One of the things I love in the new ordering of my life (living in the basement and garage, while a young family occupies the main living quarters) is that I am encouraged to use the privy (outhouse). Changing potty habits is not easy, but the results are worthwhile in this case.

It rousts me from the bright, cheerful clutter of the house, for one thing. Instead of separating myself from the land, and the Community of Life that inhabits it, I must go out into it at all hours. I am not a morning person by nature (or genetics), but once I'm outside on a quiet summer morning, when the sun is still behind the trees and the grass is soaked with dew and every spiderweb is a diamond tiara, I'm oh-so-glad to be there. A good start to a good day.
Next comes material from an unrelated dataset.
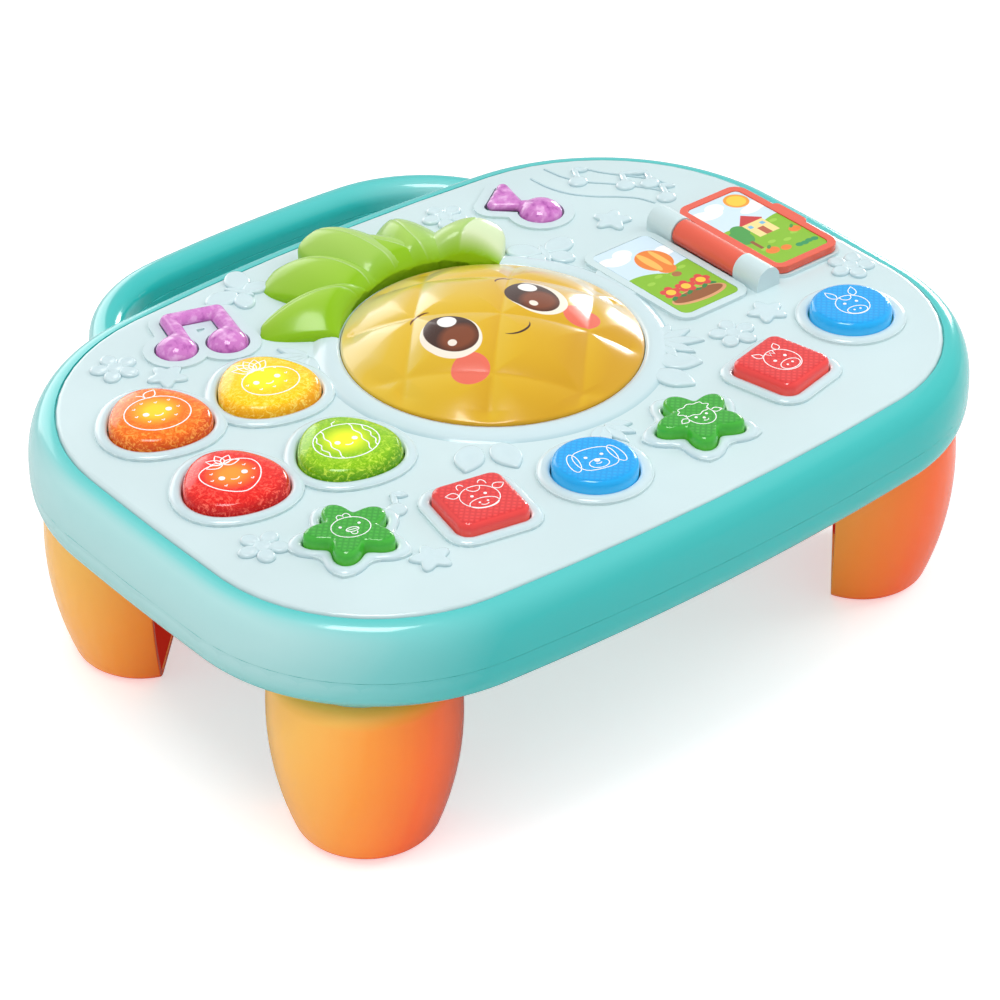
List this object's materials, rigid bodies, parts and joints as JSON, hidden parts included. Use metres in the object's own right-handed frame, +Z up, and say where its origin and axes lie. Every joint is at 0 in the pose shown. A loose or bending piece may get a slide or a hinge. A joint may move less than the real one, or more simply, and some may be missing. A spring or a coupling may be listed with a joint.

My last walk out, late in the evening, is a fitting reward for a day's work--a resplendent light show in dazzling silence, courtesy of the fire flies. And now is the season for them! Is it Disney World that ends each evening in a grand finale fireworks display? Mine is better, as peaceful as a lullaby.

Tonight's show was especially entrancing, because the fireflies in the trees west of the back yard are flashing in synchrony...or is that harmony? The trees are nearly dark for a few long moments, then it starts: at the north end, a sudden twinkling like fireworks, only silent. And instead of showering to the earth, the bright flickers of light sweep from one end of the tree line to the other! Over and over, in cadence, this sideways cascade of scintillating pinpoint lights occurs.

I could think it was for my benefit, but it is not. The only audience for this show is the female fireflies, wherever they may be. I am just a lucky eavesdropper on their luminous concert.

How rich I am! My first gainful employment (at about age 6) was to catch fireflies and sell them ($1.00 per 100? or maybe it was only $.25) to researchers at Oak Ridge National Lab. I suppose the fruit of that labor was eventually, by some round-about path, the glowing light sticks that children of all ages amuse themselves with at night-time events.

Now I breed them for fun, and don't harvest. Neither do I have any use for the phony light sticks. The shimmering trees are much better.